Strong road lobby | Weak road lobby | |
---|---|---|
Short-term financial hardship | Transit expansion | Highway toll increase |
Long-term financial hardship | Transit fare reduction | Highway reduction |
Of course, a weak road lobby could be a small weakness, a chink in the armor. But it doesn't hurt to keep blasting wasteful projects to drive home the point that highways cost a lot of money, and don't necessarily accomplish all that much. If you keep blasting them all, one of them will probably go down.
5 comments:
You don't need steps 2 and 3. Transit already has a high modal share on the market it serves well, namely suburb-to-CBD commutes. Even Metro-North, which competes with numerous free bridges and parkways, achieves an 80% market share for commutes into Manhattan.
The problem is that American transit is never configured for anything more than that. Even the New York City Subway, the least monocentric US rapid transit system, isn't very good for diagonal commutes, such as East Side to West Side north of 59th, Bronx to Queens, and even Brooklyn to Queens. The commuter rail system is even worse - it has no through-routing and little service for non-CBD neighborhoods. Chicago manages to outdo New York in poor planning: Metra has 3 different terminals, without even the 1-to-S connection between Penn and Grand Central.
That's not to say reaming difficulties on car owners isn't useful. Hong Kong and Singapore, the two most car-free cities in the developed world, both have steep car taxes and an urban policy encouraging transit use. However, Paris, Berlin, and Tokyo are at least as transit-oriented, without the same anti-car policies; they have gas taxes, but their cars are much more fuel-efficient, so the cost of driving is about the same.
^Metra has four terminals; Union Station, Ogilvie Transportation Center, Millennium Park (Randolph St) Station, and LaSalle Street Station.

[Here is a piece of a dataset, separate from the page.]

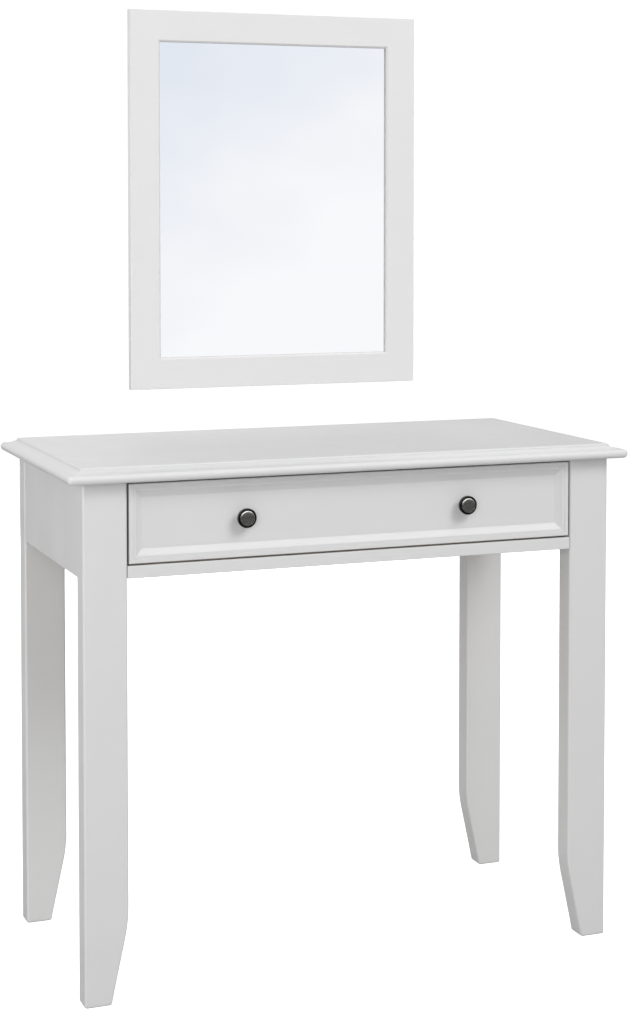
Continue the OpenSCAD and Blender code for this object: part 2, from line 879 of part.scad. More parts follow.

You make a good point about Metro-North, Alon. But I think the Magic Formula still works on a route-by-route basis. Metro-North definitely benefits from Step 2, and you could argue that Step 3 exists, for some people, in the form of high parking costs in Manhattan. The reason it continues to be dependent on subsidies (besides the MTA's heavy debt) is that it operates relatively low-ridership off-peak service.
Since we don't want to reduce off-peak service, how can we boost ridership? Maybe you're right that through-routing and non-CBD service would improve things; I imagine that the new Yankee Stadium station will improve Metro-North's bottom line considerably, and service to Penn Station and beyond even more so.
But I'd like to see some figures for off-peak trips. Where are people who live in the Metro-North zone going outside the peak times? Where are people who visit the Metro-North area off-peak coming from? Or, where might they want to come from or go to?
Tokyo has quite a few anti-car policies. You cannot register a car unless you have a parking space for it, there is very little on-street parking, private parking spaces are very expensive, registration costs are very high, and expressway tolls are very high (approx US$50 for a 150km one-way journey). Not to mention that the roads are narrow and congested, making driving very inconvenient.
So I'd say 2 and 3 are well satisifed for Tokyo.
Sounds like you have solved all of the transit problems.
How about this one.
In Vancouver, Canada, urban transit is pitiful
All new bridges have Tolls on them, about $7.80 CD.per day.
There is NO incentive for rural commuters to take the transit - you know why - there is NONE. We drive up to 100 miles each way!
So we get punsihed for going to work; pay Tolls, pay for gas, time and headaches. There is no workable Park-and-Ride system in Vancouver. The transit reaches out to the edge of the City, then there is the next 75 miles with no Transit.